El lugar al que llegaron los camiones era un jardín abandonado por el que los vehículos, entre setos medio calvos y árboles con aire de prehistoria, avanzaron royendo la grava. Al fondo del jardín había una casa grande que en la caída de la tarde parecía de color amarillento y tenía luces encendidas. Se bajaron los hombres de los camiones y mi padre, el cabo Solé Vera, iba andando delante, con su gorra de plato torcida y su chaquetón de cuero. Enrique Montoya fue corriendo tras él, con el traje de torero en la mano y dando explicaciones. Aquí está, Solé, nuevo. Impecable. Impoluto disfrás, como si no me lo hubiera puesto. Ansaura, el Gitano, caminaba al compás de Sintora, en silencio, y detrás de ellos iba Doblas, tragándose la noche con aquella respiración de animal cansado.

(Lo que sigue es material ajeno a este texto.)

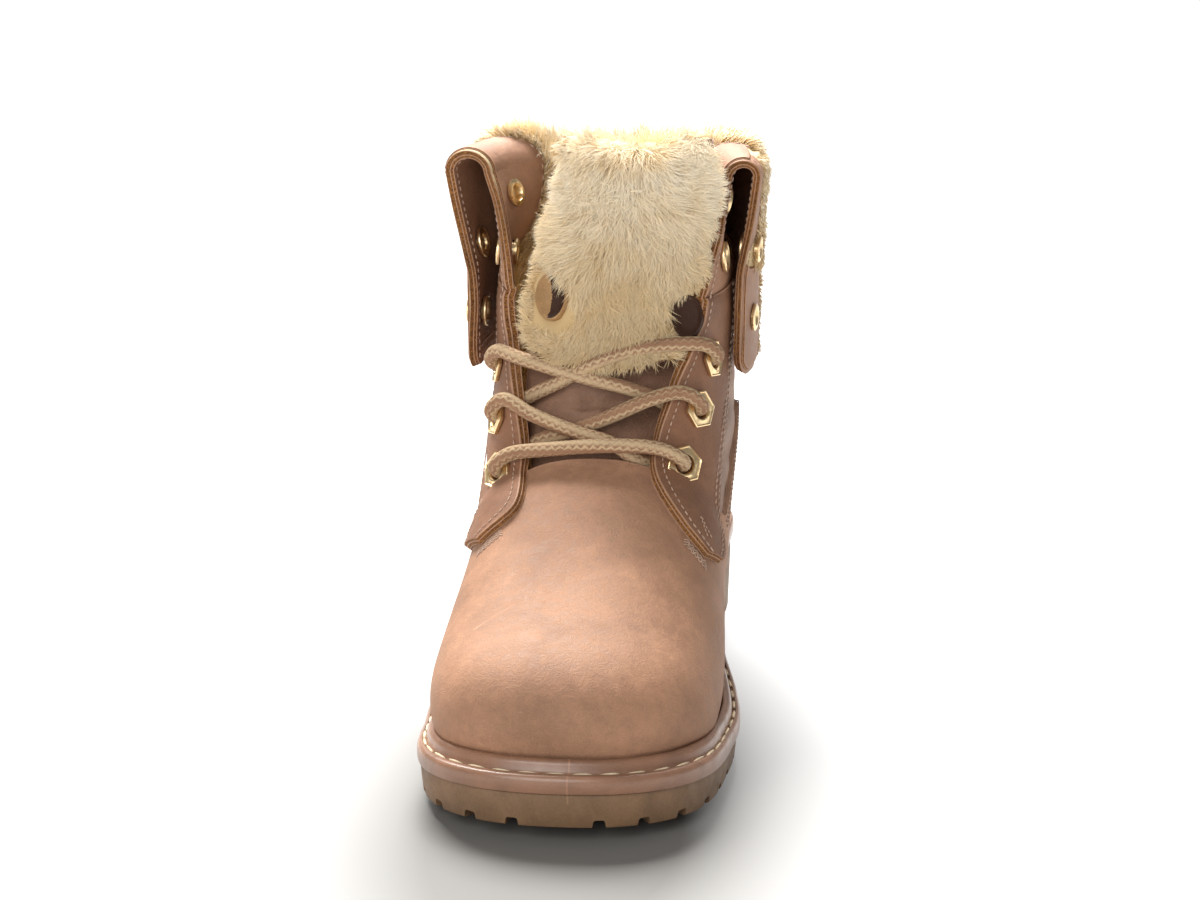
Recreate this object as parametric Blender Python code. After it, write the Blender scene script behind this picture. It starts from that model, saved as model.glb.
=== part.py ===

Al empezar a subir la escalera que daba entrada al edificio, mi padre se detuvo a hablar con una mujer que en ese momento salía. Enrique Montoya le hizo una reverencia y entró en el caserón antes de que Sintora, esquivando la espalda de mi padre, lo siguiera, aunque deteniéndose el recién llegado a mirar, borrosa por la penumbra y por la enfermedad de sus ojos, la cara de aquella mujer. Vio Sintora una melena corta, morena aunque con un resplandor rojizo, como si cerca de ella hubiese una hoguera, y vi unos ojos grandes que también parecían estar anocheciendo al lado de un fuego que no se sabe de dónde venía, y también vi un abrigo oscuro de color remolacha, un pañuelo al cuello, con dibujo verde en el burdeos del fondo, y una sonrisa de labios largos que parecían tener, en pálido, el color del abrigo. Entró Sintora en la casa dejando atrás a mi padre y a Serena Vergara, la mujer que el joven soldado llevaría tatuada a fuego el resto de sus días y por la que habría de perder todas las patrias. Atravesó un pasillo corto y al pronto fue como si todas las fotos que había visto en el despacho del teniente Villegas hubieran cobrado vida y, huidas de sus retratos y carteles, se hubiesen echado a andar por el mundo.